Jan Graybill, CFP®, CLU®, ChFC®, MSFS, CEPA® | April 3, 2018

80% of businesses with <$50 Million of revenue put on the market don’t sell according to Tom West founder of the “Business Reference Guide” a guide to pricing businesses and franchises.  And if you are a family business the odds are not much better according to the Family Firm Institute.  Only 30% of all first generation family-owned businesses survive to the second generation which means 70% fail to transition.  The failure rate for 2nd Generation to 3rd is close to 80% and from 3rd to 4th is 97%.

With 80%-90% of every business owner’s net worth tied up in their business one would think the success rate would be much higher!  Much has been written about starting a business and growing a business, much less has been written on the subject of exiting one’s business.  But just as there are business strategies for starting your company and strategies for growing your company there are strategies for “Exiting” your company that can lead to a more successful outcome.

Why is this more important today?  Business owners are facing a train coming down the tracks called the baby boom generation.  1.) Approximately 2/3 of all privately held businesses in the United States today are owned by Baby Boomers.  2.) The #1 reason business owners give for leaving their business is retirement. 3.) In 2015 the Exit Planning Institute survey stated that 76% of boomers planned to exit over the next 10 years. If you do the math, this equates to around 50% of all privately held businesses (with at least one employee) looking to change ownership over the next ten years.  Since this survey is 3 years old, time is growing even shorter for the businessowner.

Why are business owners putting off this very important stage of their business life?  It could be they see this stage as an event more than a business strategy.  Another reason may be a misconception of deferred gain and immediate cost.  Business owners are often deal makers and risk takers.
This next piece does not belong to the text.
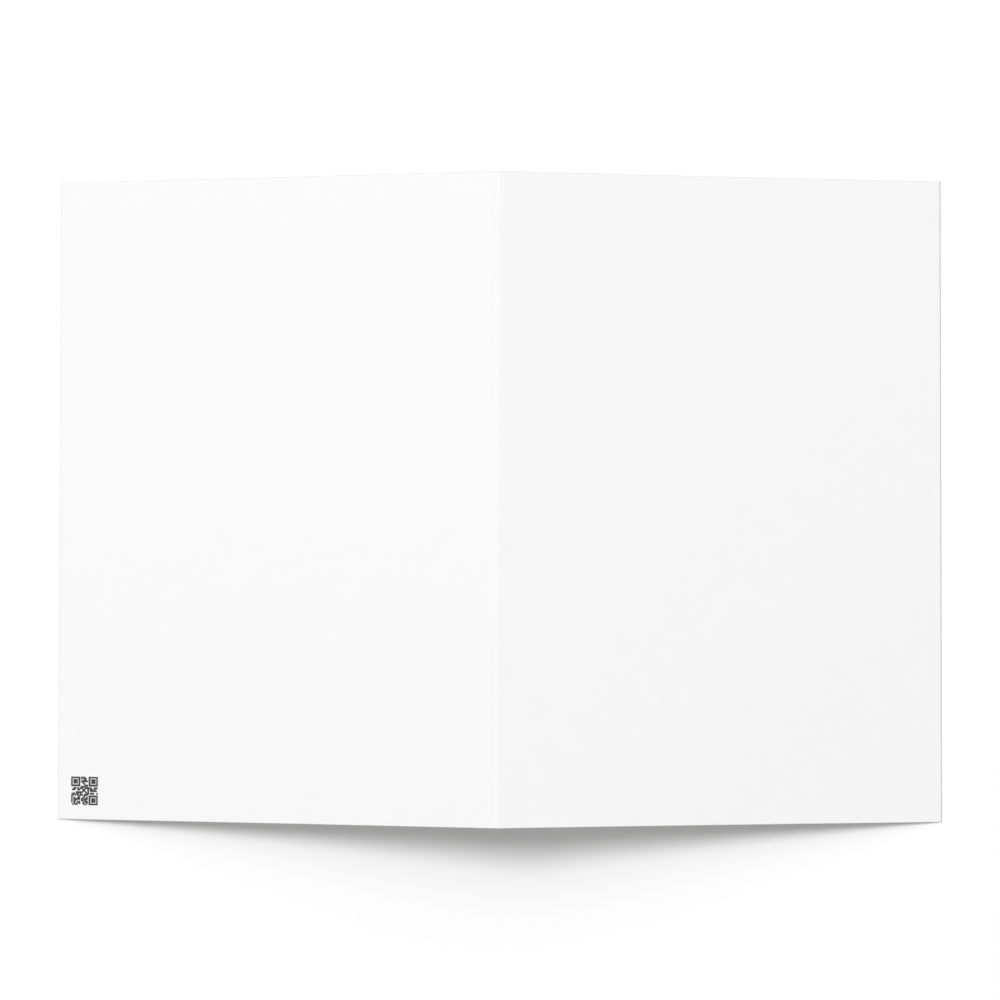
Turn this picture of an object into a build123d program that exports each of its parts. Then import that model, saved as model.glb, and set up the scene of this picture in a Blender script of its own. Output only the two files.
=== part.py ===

So perception may be more like negotiating the sale of a piece of property.  But transitioning from a business doesn’t work that way.

First of all a saleable business is one that is not dependent on you the owner to thrive.  For anyone to want to buy it, your business has to be valuable even after you’ve left it.

There are 3 criteria important to buyers

1. It’s Teachable

You are able to teach employees or suppliers (or be able to program technology) to do most of the work.  That means the delivery of your product or service can’t be dependent on you showing up. 

2. It’s Valuable

To create a saleable business, you need to have something others couldn’t easily replicate. 

3. It’s Repeatable

Build a recurring revenue model. 

The only way to “cash in” on your most valuable asset is to transfer it to someone or some company who will pay you a premium because they have not been able to duplicate what you do or by merging your company with theirs to reach a synergistic result. (1+1 =3)

If you personally own all the customer relationships, if the talent at your company will only work for you or cannot produce without your guidance, then there is nothing to transfer.  When you leave, the relationships go away too.  Having a strong management team, a diverse client/customer base, well-documented systems and procedures, and a winning culture doesn’t just benefit you when you exit.  A saleable business can benefit you right now.  It can drive more sales and income, it can free up your time to allow you more leisure or more time working on your business rather than in your business.

Where to start?  1.) Learn the value of your business today.  2.) Learn whether you are personally and financially prepared.  3.) Be able to answer the question, “What will I do after I exit the business.” 

In order to change the outcome business owners need to change their perspective on business exit planning.  It is a “Process Not an Event”.  It is a process built around business strategy and constitutes an important stage of the business owner’s career.  By designing and executing a defined business strategy around preparing for this event as an owner you can realize greater income, greater value, and more confidence when that transition takes place because you will be prepared!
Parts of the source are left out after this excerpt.